The diner is served from the right with a plate containing some black olives, fennel hearts and kumquats. From the left he is served with a rectangle made of sandpaper, silk and velvet. The foods must be carried directly to the mouth with the right-hand while the left hand lightly and repeatedly strokes the tactile rectangle. In the meantime the waiters spray the napes of the diners' necks with a conprofumo* of carnations while from the kitchen comes contemporaneously a violent conrumore** of an aeroplane motor and some dismusica*** by Bach.

* a perfume;
** a non-musical sound;
*** a piece of music;
each of which complements and enhances appreciation of the flavour of a particular food.


The Excited Pig (Fillia again.)

A whole salami, skinned, is served upright in a dish containing very hot black coffee flavoured with a good deal of Eau de Cologne.

Italian Breasts in the Sunshine (Futurist Aeropainter Marisa Mari)

Form two firm half-spheres of almond paste. Place a fresh strawberry on the centre of each of them. Then pour some zabaglione onto the plate and add some dollops of whipped cream. The whole may be sprinkled with strong white pepper and garnished with sweet red peppers.
Now I don't know about you, but I think those last two could fit very nicely into Nanny Ogg's Cookbook and not look out of place. Having looked at what the Molecular-gastronomist composer Blumenthal is up to, we now present something that seems strangely familiar...
Simultaneous Ice-Cream (formula by the Futurist word-in-liberty poet Giuseppe Steiner.)

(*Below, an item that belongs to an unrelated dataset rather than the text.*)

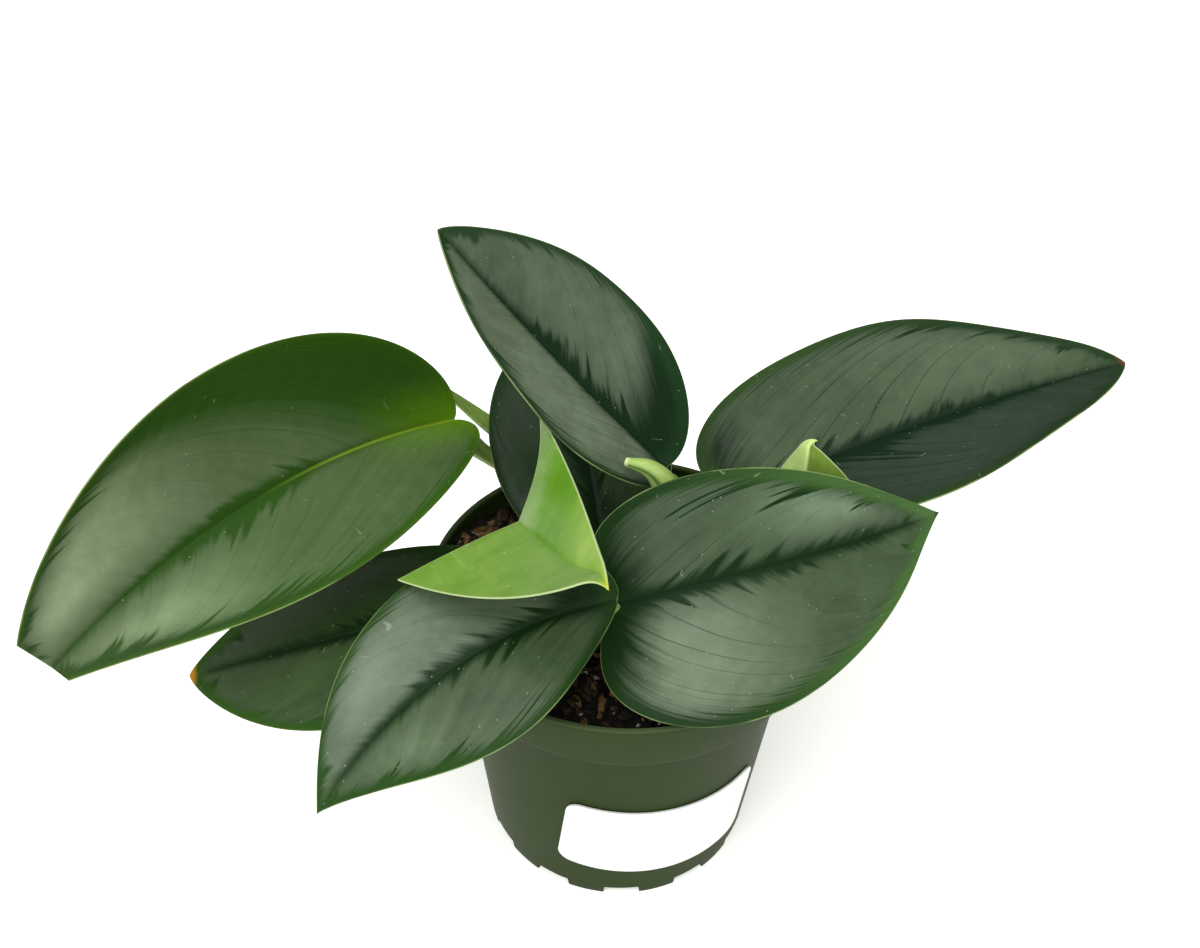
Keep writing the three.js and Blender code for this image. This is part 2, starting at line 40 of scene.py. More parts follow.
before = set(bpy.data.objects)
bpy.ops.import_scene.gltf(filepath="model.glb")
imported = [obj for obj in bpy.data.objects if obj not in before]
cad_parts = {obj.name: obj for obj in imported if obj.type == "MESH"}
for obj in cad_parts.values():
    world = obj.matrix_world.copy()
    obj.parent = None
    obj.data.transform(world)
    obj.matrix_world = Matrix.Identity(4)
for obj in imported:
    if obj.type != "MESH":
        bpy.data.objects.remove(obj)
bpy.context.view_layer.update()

Dairy cream and little squares of raw onion frozen together.
And to prove that they can be as arty about presentation as The Fat Duck's roasted foie gras, here's...
Fisticuff Stuff (formula by the Futurist art critic P.A. Saladin.)

Cover the bottom of a round plate with fondue lightly perfumed with grappa. On one side of the plate put, equidistant from each other, three halves of red pepper shaped into cones which have been cooked in the oven and filled with a green paste composed of asparagus tips, capers, artichokes and olives. On the opposite side set out in a row three boiled leeks. An arabesque of grated truffle which starts at the second pepper and winds its way finally to the one on the edge completes the dish.
By implication, if the placement of peppers is wrong, or it's two or four leeks and not three, or the truffle arabesque starts from the first pepper, the entire meal is ruined...

And finally, with the comment from [livejournal.com profile] particle_person in mind, here, created by The Master, your host for tonight, Futurist aeropoet and Academician Marinetti himself (thankyou, thankyou, he'll be here all week) are these...
Drumroll of Colonial Fish

Poached mullet is marinated for twenty-four hours in a sauce of milk, Rosolio liqueur, capers and hot red pepper. Just before serving, open the fish and stuff it with date jam interspersed with discs of banana and slices of pineapple. It will then be eaten accompanied by a continuous rolling of drums.

Raw Meat Torn by Trumpet Blasts

Cut a perfect cube of beef. Pass an electric current through it, then marinate it for 24 hours in a mixture of rum, cognac and white vermouth. Remove from the mixture and serve on a bed of red pepper, black pepper and snow. Each mouthful is to be chewed carefully for one minute, and each mouthful is divided from the next by vehement blasts on a trumpet blown by the eater himself.
The most obvious difference between a revolutionary art movement and a pseudoscientific food cult seems to be that one wanted to shock society out of its rut, the other wants to dazzle its punters out of as much as they'll part with.

Me, I want a toasted-cheese sandwich.